-- Begin --

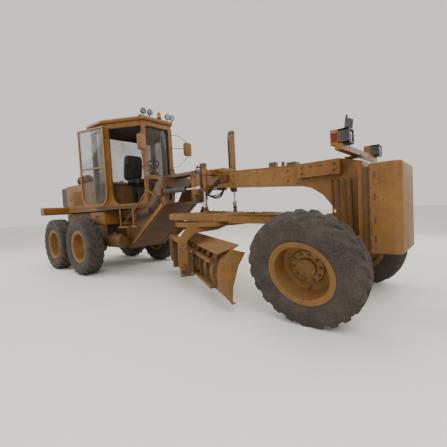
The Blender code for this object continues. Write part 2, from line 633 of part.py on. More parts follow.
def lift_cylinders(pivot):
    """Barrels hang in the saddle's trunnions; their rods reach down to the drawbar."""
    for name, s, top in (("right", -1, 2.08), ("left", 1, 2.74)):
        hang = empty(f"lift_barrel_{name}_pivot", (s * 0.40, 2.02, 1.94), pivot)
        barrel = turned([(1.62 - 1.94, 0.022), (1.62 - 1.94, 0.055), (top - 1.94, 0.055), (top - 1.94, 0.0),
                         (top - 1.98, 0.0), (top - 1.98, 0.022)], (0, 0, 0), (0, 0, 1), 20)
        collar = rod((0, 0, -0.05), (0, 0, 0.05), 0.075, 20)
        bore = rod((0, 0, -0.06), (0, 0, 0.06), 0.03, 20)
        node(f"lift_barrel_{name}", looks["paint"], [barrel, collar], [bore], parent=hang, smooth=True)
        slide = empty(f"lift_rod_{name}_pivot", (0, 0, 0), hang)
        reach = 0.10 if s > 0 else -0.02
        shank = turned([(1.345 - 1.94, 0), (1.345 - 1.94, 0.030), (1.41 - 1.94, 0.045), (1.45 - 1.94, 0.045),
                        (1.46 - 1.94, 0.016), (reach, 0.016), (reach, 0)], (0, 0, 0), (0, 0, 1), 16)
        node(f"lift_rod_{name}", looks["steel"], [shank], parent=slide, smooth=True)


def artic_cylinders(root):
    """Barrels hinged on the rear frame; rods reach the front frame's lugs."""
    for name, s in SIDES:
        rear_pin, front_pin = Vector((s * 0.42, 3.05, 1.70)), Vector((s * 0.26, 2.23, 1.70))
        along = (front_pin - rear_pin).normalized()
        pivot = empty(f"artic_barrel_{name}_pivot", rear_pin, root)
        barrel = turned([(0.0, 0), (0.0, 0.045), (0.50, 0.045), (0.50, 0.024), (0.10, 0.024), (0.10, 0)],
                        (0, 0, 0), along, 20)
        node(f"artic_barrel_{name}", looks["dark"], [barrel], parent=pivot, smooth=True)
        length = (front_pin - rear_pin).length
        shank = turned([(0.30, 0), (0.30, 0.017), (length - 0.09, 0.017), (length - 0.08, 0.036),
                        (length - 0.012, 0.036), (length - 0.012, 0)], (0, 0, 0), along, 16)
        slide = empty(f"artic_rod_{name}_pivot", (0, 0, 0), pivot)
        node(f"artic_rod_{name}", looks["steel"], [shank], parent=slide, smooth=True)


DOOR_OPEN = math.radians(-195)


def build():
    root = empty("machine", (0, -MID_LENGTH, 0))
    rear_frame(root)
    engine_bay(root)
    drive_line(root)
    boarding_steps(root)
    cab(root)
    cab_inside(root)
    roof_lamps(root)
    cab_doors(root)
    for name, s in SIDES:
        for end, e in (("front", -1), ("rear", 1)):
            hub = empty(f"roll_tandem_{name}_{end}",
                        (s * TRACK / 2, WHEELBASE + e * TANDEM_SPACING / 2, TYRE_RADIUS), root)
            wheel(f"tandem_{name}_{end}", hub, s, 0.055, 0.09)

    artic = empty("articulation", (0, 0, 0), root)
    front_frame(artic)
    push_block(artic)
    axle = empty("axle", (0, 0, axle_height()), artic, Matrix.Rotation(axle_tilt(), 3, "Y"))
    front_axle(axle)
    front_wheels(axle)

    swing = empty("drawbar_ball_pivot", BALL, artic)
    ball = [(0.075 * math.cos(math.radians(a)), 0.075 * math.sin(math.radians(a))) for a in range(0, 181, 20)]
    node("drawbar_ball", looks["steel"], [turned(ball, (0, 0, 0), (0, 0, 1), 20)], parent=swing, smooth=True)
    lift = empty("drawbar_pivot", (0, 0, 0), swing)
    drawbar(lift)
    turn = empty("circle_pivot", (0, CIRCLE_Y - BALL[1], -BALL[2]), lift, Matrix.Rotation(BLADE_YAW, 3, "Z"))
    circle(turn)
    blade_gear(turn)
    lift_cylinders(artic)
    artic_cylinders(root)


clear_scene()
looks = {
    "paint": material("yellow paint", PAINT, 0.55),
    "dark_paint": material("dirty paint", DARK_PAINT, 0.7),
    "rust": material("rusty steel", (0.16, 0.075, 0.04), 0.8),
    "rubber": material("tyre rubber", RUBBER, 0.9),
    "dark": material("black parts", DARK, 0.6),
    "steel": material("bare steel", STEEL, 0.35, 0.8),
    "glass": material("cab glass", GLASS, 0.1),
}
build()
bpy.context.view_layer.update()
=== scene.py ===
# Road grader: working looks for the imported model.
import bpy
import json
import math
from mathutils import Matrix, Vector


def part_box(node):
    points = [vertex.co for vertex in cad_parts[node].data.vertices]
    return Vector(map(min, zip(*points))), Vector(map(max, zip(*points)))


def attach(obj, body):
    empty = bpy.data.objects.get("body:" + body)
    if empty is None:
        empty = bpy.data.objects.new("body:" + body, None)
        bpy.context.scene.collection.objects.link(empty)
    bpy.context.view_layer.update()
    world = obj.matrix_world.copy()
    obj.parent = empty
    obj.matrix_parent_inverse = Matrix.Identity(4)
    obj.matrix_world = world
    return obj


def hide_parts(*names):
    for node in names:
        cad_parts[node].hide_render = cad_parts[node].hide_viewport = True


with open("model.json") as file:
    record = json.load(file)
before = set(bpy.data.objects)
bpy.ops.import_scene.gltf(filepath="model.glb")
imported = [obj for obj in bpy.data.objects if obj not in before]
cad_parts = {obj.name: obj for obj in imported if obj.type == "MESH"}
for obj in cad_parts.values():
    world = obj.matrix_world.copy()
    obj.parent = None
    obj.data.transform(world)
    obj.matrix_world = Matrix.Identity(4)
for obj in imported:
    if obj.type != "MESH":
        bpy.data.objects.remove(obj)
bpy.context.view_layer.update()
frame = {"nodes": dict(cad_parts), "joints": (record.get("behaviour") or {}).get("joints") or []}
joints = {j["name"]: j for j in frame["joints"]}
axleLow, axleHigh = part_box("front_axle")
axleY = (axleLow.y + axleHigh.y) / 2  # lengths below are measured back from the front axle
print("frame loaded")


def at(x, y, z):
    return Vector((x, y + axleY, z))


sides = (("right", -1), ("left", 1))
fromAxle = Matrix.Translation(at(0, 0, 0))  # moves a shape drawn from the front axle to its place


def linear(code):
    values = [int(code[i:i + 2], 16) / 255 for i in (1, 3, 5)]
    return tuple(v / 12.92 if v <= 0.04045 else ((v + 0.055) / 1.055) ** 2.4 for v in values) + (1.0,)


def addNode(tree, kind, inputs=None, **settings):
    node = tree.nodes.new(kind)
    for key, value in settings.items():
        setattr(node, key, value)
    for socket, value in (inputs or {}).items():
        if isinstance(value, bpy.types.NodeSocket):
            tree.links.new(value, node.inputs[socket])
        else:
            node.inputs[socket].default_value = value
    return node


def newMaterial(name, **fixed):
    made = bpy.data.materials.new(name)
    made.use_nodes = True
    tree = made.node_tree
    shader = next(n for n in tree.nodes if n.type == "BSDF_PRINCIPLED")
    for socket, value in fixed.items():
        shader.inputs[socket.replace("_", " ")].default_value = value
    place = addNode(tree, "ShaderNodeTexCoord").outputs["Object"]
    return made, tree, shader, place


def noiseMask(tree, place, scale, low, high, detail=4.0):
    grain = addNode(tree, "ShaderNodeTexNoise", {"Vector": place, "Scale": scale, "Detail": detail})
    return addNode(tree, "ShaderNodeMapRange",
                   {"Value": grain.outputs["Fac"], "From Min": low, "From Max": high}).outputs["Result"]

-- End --

*What you should do*:
Your task is to output all of the data above word for word.

*Output of the task*:
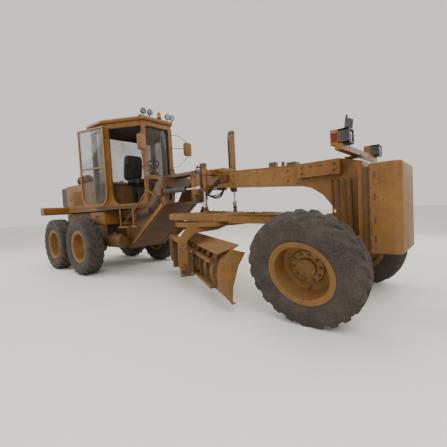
The Blender code for this object continues. Write part 2, from line 633 of part.py on. More parts follow.
def lift_cylinders(pivot):
    """Barrels hang in the saddle's trunnions; their rods reach down to the drawbar."""
    for name, s, top in (("right", -1, 2.08), ("left", 1, 2.74)):
        hang = empty(f"lift_barrel_{name}_pivot", (s * 0.40, 2.02, 1.94), pivot)
        barrel = turned([(1.62 - 1.94, 0.022), (1.62 - 1.94, 0.055), (top - 1.94, 0.055), (top - 1.94, 0.0),
                         (top - 1.98, 0.0), (top - 1.98, 0.022)], (0, 0, 0), (0, 0, 1), 20)
        collar = rod((0, 0, -0.05), (0, 0, 0.05), 0.075, 20)
        bore = rod((0, 0, -0.06), (0, 0, 0.06), 0.03, 20)
        node(f"lift_barrel_{name}", looks["paint"], [barrel, collar], [bore], parent=hang, smooth=True)
        slide = empty(f"lift_rod_{name}_pivot", (0, 0, 0), hang)
        reach = 0.10 if s > 0 else -0.02
        shank = turned([(1.345 - 1.94, 0), (1.345 - 1.94, 0.030), (1.41 - 1.94, 0.045), (1.45 - 1.94, 0.045),
                        (1.46 - 1.94, 0.016), (reach, 0.016), (reach, 0)], (0, 0, 0), (0, 0, 1), 16)
        node(f"lift_rod_{name}", looks["steel"], [shank], parent=slide, smooth=True)


def artic_cylinders(root):
    """Barrels hinged on the rear frame; rods reach the front frame's lugs."""
    for name, s in SIDES:
        rear_pin, front_pin = Vector((s * 0.42, 3.05, 1.70)), Vector((s * 0.26, 2.23, 1.70))
        along = (front_pin - rear_pin).normalized()
        pivot = empty(f"artic_barrel_{name}_pivot", rear_pin, root)
        barrel = turned([(0.0, 0), (0.0, 0.045), (0.50, 0.045), (0.50, 0.024), (0.10, 0.024), (0.10, 0)],
                        (0, 0, 0), along, 20)
        node(f"artic_barrel_{name}", looks["dark"], [barrel], parent=pivot, smooth=True)
        length = (front_pin - rear_pin).length
        shank = turned([(0.30, 0), (0.30, 0.017), (length - 0.09, 0.017), (length - 0.08, 0.036),
                        (length - 0.012, 0.036), (length - 0.012, 0)], (0, 0, 0), along, 16)
        slide = empty(f"artic_rod_{name}_pivot", (0, 0, 0), pivot)
        node(f"artic_rod_{name}", looks["steel"], [shank], parent=slide, smooth=True)


DOOR_OPEN = math.radians(-195)


def build():
    root = empty("machine", (0, -MID_LENGTH, 0))
    rear_frame(root)
    engine_bay(root)
    drive_line(root)
    boarding_steps(root)
    cab(root)
    cab_inside(root)
    roof_lamps(root)
    cab_doors(root)
    for name, s in SIDES:
        for end, e in (("front", -1), ("rear", 1)):
            hub = empty(f"roll_tandem_{name}_{end}",
                        (s * TRACK / 2, WHEELBASE + e * TANDEM_SPACING / 2, TYRE_RADIUS), root)
            wheel(f"tandem_{name}_{end}", hub, s, 0.055, 0.09)

    artic = empty("articulation", (0, 0, 0), root)
    front_frame(artic)
    push_block(artic)
    axle = empty("axle", (0, 0, axle_height()), artic, Matrix.Rotation(axle_tilt(), 3, "Y"))
    front_axle(axle)
    front_wheels(axle)

    swing = empty("drawbar_ball_pivot", BALL, artic)
    ball = [(0.075 * math.cos(math.radians(a)), 0.075 * math.sin(math.radians(a))) for a in range(0, 181, 20)]
    node("drawbar_ball", looks["steel"], [turned(ball, (0, 0, 0), (0, 0, 1), 20)], parent=swing, smooth=True)
    lift = empty("drawbar_pivot", (0, 0, 0), swing)
    drawbar(lift)
    turn = empty("circle_pivot", (0, CIRCLE_Y - BALL[1], -BALL[2]), lift, Matrix.Rotation(BLADE_YAW, 3, "Z"))
    circle(turn)
    blade_gear(turn)
    lift_cylinders(artic)
    artic_cylinders(root)


clear_scene()
looks = {
    "paint": material("yellow paint", PAINT, 0.55),
    "dark_paint": material("dirty paint", DARK_PAINT, 0.7),
    "rust": material("rusty steel", (0.16, 0.075, 0.04), 0.8),
    "rubber": material("tyre rubber", RUBBER, 0.9),
    "dark": material("black parts", DARK, 0.6),
    "steel": material("bare steel", STEEL, 0.35, 0.8),
    "glass": material("cab glass", GLASS, 0.1),
}
build()
bpy.context.view_layer.update()
=== scene.py ===
# Road grader: working looks for the imported model.
import bpy
import json
import math
from mathutils import Matrix, Vector


def part_box(node):
    points = [vertex.co for vertex in cad_parts[node].data.vertices]
    return Vector(map(min, zip(*points))), Vector(map(max, zip(*points)))


def attach(obj, body):
    empty = bpy.data.objects.get("body:" + body)
    if empty is None:
        empty = bpy.data.objects.new("body:" + body, None)
        bpy.context.scene.collection.objects.link(empty)
    bpy.context.view_layer.update()
    world = obj.matrix_world.copy()
    obj.parent = empty
    obj.matrix_parent_inverse = Matrix.Identity(4)
    obj.matrix_world = world
    return obj


def hide_parts(*names):
    for node in names:
        cad_parts[node].hide_render = cad_parts[node].hide_viewport = True


with open("model.json") as file:
    record = json.load(file)
before = set(bpy.data.objects)
bpy.ops.import_scene.gltf(filepath="model.glb")
imported = [obj for obj in bpy.data.objects if obj not in before]
cad_parts = {obj.name: obj for obj in imported if obj.type == "MESH"}
for obj in cad_parts.values():
    world = obj.matrix_world.copy()
    obj.parent = None
    obj.data.transform(world)
    obj.matrix_world = Matrix.Identity(4)
for obj in imported:
    if obj.type != "MESH":
        bpy.data.objects.remove(obj)
bpy.context.view_layer.update()
frame = {"nodes": dict(cad_parts), "joints": (record.get("behaviour") or {}).get("joints") or []}
joints = {j["name"]: j for j in frame["joints"]}
axleLow, axleHigh = part_box("front_axle")
axleY = (axleLow.y + axleHigh.y) / 2  # lengths below are measured back from the front axle
print("frame loaded")


def at(x, y, z):
    return Vector((x, y + axleY, z))


sides = (("right", -1), ("left", 1))
fromAxle = Matrix.Translation(at(0, 0, 0))  # moves a shape drawn from the front axle to its place


def linear(code):
    values = [int(code[i:i + 2], 16) / 255 for i in (1, 3, 5)]
    return tuple(v / 12.92 if v <= 0.04045 else ((v + 0.055) / 1.055) ** 2.4 for v in values) + (1.0,)


def addNode(tree, kind, inputs=None, **settings):
    node = tree.nodes.new(kind)
    for key, value in settings.items():
        setattr(node, key, value)
    for socket, value in (inputs or {}).items():
        if isinstance(value, bpy.types.NodeSocket):
            tree.links.new(value, node.inputs[socket])
        else:
            node.inputs[socket].default_value = value
    return node


def newMaterial(name, **fixed):
    made = bpy.data.materials.new(name)
    made.use_nodes = True
    tree = made.node_tree
    shader = next(n for n in tree.nodes if n.type == "BSDF_PRINCIPLED")
    for socket, value in fixed.items():
        shader.inputs[socket.replace("_", " ")].default_value = value
    place = addNode(tree, "ShaderNodeTexCoord").outputs["Object"]
    return made, tree, shader, place


def noiseMask(tree, place, scale, low, high, detail=4.0):
    grain = addNode(tree, "ShaderNodeTexNoise", {"Vector": place, "Scale": scale, "Detail": detail})
    return addNode(tree, "ShaderNodeMapRange",
                   {"Value": grain.outputs["Fac"], "From Min": low, "From Max": high}).outputs["Result"]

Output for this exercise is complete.